▶ [TASK TO COMPLETE]: Reply with one number: how many lines contain the word "scene".
+===+
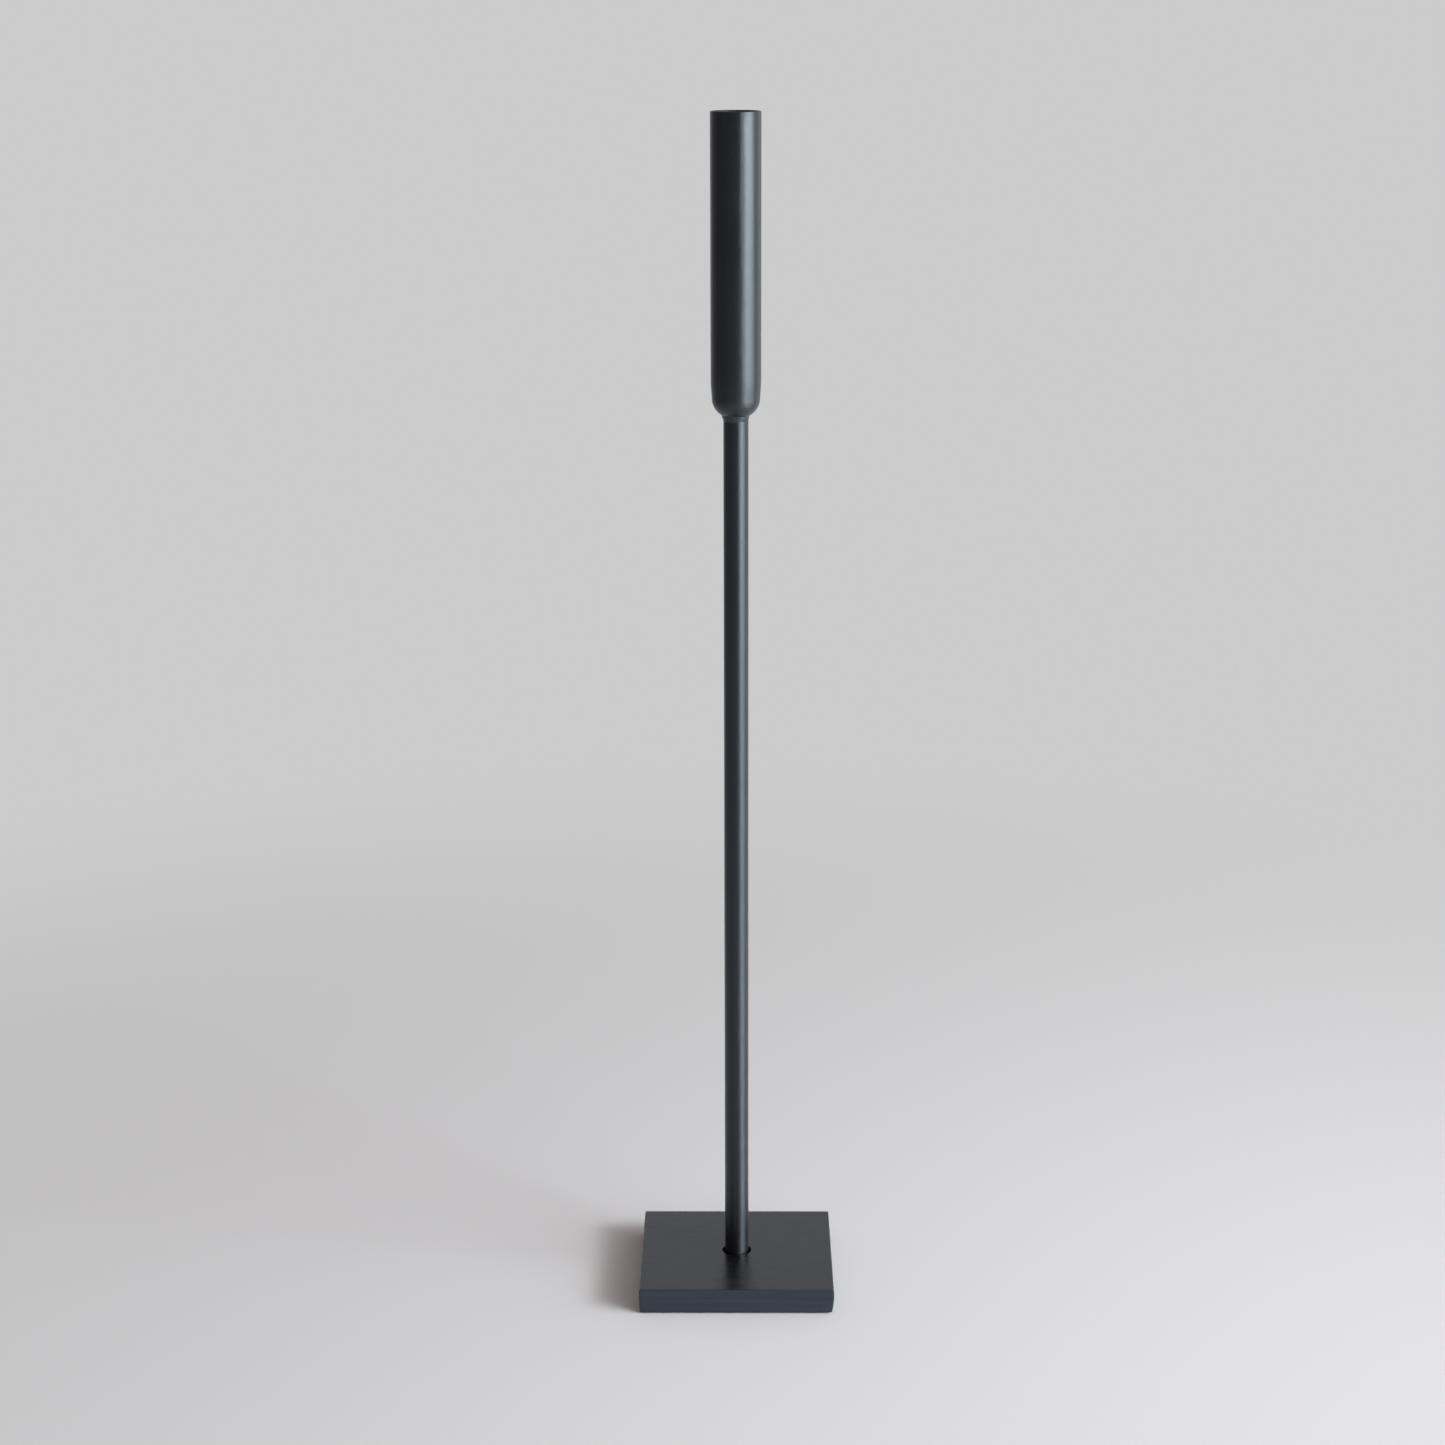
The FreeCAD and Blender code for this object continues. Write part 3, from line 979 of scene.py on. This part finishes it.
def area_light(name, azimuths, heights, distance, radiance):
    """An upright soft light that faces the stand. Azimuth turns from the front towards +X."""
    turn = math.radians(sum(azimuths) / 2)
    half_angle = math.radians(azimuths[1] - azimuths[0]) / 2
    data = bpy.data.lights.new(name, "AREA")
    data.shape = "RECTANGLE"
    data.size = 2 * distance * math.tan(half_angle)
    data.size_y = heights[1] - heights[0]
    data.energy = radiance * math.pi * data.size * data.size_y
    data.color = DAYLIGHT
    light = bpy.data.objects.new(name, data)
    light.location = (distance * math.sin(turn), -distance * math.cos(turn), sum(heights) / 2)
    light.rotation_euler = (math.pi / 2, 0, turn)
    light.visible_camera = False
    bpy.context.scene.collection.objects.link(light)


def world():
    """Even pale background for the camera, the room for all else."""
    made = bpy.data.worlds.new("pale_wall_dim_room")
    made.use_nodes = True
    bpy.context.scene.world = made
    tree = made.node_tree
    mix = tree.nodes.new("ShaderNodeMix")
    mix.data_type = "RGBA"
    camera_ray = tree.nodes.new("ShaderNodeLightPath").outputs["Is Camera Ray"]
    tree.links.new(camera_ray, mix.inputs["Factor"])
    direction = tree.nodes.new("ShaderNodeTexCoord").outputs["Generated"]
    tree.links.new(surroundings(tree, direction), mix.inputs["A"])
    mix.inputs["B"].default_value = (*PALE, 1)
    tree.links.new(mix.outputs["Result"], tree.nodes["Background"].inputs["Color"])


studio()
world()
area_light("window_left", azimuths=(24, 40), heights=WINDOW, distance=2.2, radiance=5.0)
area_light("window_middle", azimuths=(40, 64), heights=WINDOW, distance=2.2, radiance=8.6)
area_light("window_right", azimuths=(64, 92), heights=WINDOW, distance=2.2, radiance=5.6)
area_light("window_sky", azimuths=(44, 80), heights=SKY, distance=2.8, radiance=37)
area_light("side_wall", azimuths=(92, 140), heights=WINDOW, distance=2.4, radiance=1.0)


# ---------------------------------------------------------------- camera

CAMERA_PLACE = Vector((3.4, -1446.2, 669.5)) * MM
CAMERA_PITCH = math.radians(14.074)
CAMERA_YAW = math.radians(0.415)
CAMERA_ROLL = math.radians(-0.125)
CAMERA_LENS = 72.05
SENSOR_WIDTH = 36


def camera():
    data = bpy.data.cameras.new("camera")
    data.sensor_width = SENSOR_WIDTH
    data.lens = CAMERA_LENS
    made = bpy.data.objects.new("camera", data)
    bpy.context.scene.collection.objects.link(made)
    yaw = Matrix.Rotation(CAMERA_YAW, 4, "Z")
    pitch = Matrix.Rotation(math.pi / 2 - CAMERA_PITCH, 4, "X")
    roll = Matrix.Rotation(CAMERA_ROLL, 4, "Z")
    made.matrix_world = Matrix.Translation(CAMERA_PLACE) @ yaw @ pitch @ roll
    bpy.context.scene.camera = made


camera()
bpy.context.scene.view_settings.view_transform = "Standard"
+===+
▶ [TASK OUTPUT]: 6